Reflexión Evangelio del Domingo 18 de Octubre de 2020. 29º del Tiempo Ordinario.
1. El evangelio de Mateo, hoy,
nos sitúa en el corazón de las polémicas que Jesús mantiene con los dirigentes
en Jerusalén y que los evangelistas sitúan al final de su vida, precediendo a
la pasión (cf. Mc 12,13-17; Lc 20,20-26). Esta vez querían comprometerlo a
fondo con las autoridades romanas, que vigilaban ferozmente cualquier
movimiento social o político para castigar cualquier rebeldía. Oponerse al
César, incluso en nombre de Dios, era ir contra la «pax romana», uno de los
mitos de la época. Los espías pretenden halagarlo (Mateo sigue a Marcos y nos
habla de los fariseos y los herodianos; Lucas, más coherente, nos habla de
espías para entregarlo al gobernador), pero en el punto de mira está el
prefecto romano Poncio Pilato, que era un gobernante de una crueldad sin
miramientos, vengativa y arbitraria. Los judíos lo odiaban porque había
introducido en Jerusalén bustos e insignias del César, además de haber usado el
dinero sagrado del templo para construir un acueducto que llevara el agua a
Jerusalén (Josefo, De Bello 2,9,2; 2,9.4).
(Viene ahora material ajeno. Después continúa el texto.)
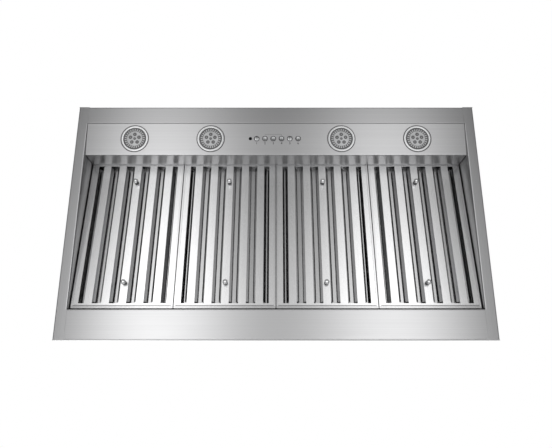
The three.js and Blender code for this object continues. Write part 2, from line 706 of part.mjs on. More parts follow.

2. La hierocracia y aristocracia
de la ciudad santa mandan sus espías para poder deshacerse de este profeta
galileo que anuncia el Reino de Dios, pero que no coincide con el reino de
Roma, ni con el concepto que tienen del mismo algunos partidarios de la
revolución contra Roma, ni específicamente con el reino que ellos quieren
manipular en nombre de Dios. Los rebeldes dejaban a las claras que la única
soberanía que aceptaban bajo el suelo de Judea es la de Dios (Ex 20,4-5); en
ello Jesús podría estar de acuerdo. Pero las trazas, entre uno y otros, son muy
distintas. Es verdad que Jesús parecía estar en un callejón sin salida: frente
a Poncio Pilato, frente a las autoridades, frente a los revolucionarios
nacionalistas, frente a todos. No obstante, él la encontró; la encontró
recurriendo a las dignidad humana que Dios ha puesto en el corazón de toda
persona como imagen suya. Los espías, con su trampa, van a caer en su propia
ignominia, porque llevan en sus manos el “denario” con la efigie de Tiberio…
pero Jesús no lleva nada en su zamarra. Solamente tiene su palabra y la fuerza
de la sabiduría del reinado de Dios.
3. Cuando es preguntado,
intencionadamente pide la moneda del tributo con la efigie del César y
responde: la moneda hay que dársela al emperador; ¿por qué? Porque es el
dinero, y el dinero es lo más sucio de este mundo. Los que acuñan moneda tienen
poder y por el dinero dominan a los hombres. Entonces, ¿hay que someterse a él?
¡Ni hablar! Por eso añade con una intencionalidad manifiesta: «y a Dios lo que
es de Dios». El dinero no es de Dios, sino que de Dios somos nosotros mismos, y
por lo mismo nosotros solamente debemos estar sometidos a Dios. Ya San Agustín,
que afirmaba: “El César busca su imagen, dádsela. Dios busca la suya:
devolvédsela. No pierda el César su moneda por vosotros; no pierda Dios la suya
en vosotros” (Com. Ps 57,11). La trampa la resuelve Jesús, no solamente con
inteligencia, sino con sabiduría, donde salta por los aires la legalidad con la
que pretenden acusarlo en su caso. La respuesta de Jesús no es evasiva, sino
profética; porque a trampas legales no valen más que respuestas proféticas. El
tributo de hacienda es socialmente necesario; el corazón, no obstante, lleva la
imagen de Dios donde el hombre recobra toda su dignidad, aunque pierda el
“dinero” o la imagen del césar de turno que no valen nada.
4. Aquí Jesús responde con una
afirmación liberadora que solamente pueden captar los que no están cegados por
el poder, el dinero, el odio y la injusticia. Quizás la mejor ilustración a
todo ello la tengamos en San Ireneo, en esa expresión, que es paradigma de
muchas radicalidades humanas y divinas: «La gloria de Dios es el hombre
viviente; la vida del hombre es la visión de Dios». Todo esto quiere decir que
el evangelio de Jesucristo implica, en una simultaneidad inconfundible, que de
la misma manera que nos descubre al Dios viviente, nos descubre a la vez, y no
por otro camino, al hombre viviente. Podemos usar los bienes de este mundo con
eficacia, pero lo que no podemos hacer es vender nuestra vida al mejor postor.
Al "césar" de turno podemos darle el dinero, o los impuestos, pero
nuestra libertad nadie nos la podrá arrebatar.